### THE TASK
Pick out each line of the records in which the word "Keep" appears.

### DATA EXCERPTS
* * * *
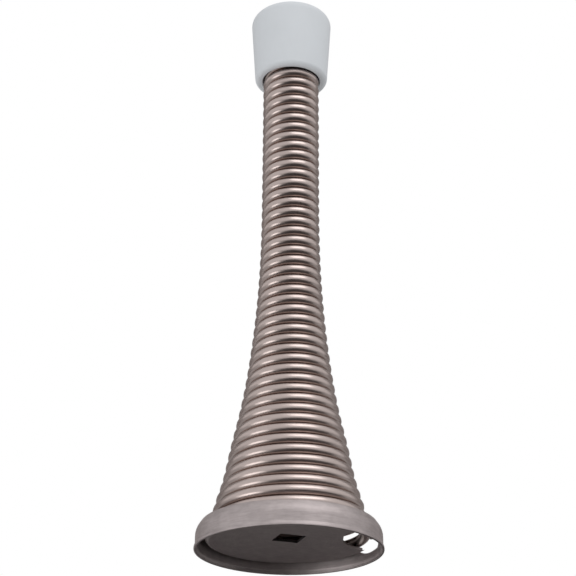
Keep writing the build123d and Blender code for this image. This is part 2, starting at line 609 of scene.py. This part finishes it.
* * * *
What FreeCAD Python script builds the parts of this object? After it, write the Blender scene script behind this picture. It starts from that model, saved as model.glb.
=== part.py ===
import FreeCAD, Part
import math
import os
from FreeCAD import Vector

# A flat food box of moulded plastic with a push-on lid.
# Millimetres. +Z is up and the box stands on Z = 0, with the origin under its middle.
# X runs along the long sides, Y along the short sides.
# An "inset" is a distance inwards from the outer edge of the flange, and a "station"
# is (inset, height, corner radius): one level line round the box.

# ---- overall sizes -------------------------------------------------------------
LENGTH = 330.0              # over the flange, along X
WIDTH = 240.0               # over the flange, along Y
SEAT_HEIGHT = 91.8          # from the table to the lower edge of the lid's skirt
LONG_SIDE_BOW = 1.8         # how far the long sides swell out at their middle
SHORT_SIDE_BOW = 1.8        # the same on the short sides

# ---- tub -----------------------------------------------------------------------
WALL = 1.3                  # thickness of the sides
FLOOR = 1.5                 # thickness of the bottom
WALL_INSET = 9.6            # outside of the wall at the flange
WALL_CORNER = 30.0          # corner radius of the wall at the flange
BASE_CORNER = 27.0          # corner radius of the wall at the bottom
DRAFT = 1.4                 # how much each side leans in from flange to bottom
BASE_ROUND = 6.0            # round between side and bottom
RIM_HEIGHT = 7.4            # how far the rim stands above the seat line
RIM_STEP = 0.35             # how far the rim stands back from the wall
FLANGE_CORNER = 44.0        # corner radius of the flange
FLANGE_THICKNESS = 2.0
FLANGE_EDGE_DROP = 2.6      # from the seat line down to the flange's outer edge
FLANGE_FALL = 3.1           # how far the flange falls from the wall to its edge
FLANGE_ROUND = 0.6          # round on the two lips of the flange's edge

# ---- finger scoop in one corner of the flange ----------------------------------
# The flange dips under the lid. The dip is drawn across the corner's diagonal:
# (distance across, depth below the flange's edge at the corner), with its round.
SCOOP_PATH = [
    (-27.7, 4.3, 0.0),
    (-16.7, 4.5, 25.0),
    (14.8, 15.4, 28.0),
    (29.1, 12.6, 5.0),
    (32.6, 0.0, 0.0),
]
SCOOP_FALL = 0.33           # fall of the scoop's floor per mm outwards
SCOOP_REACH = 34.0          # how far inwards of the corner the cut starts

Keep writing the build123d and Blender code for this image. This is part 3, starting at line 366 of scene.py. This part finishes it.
* * * *
### WRITTEN ANSWER
Keep writing the build123d and Blender code for this image. This is part 2, starting at line 609 of scene.py. This part finishes it.
Keep writing the build123d and Blender code for this image. This is part 3, starting at line 366 of scene.py. This part finishes it.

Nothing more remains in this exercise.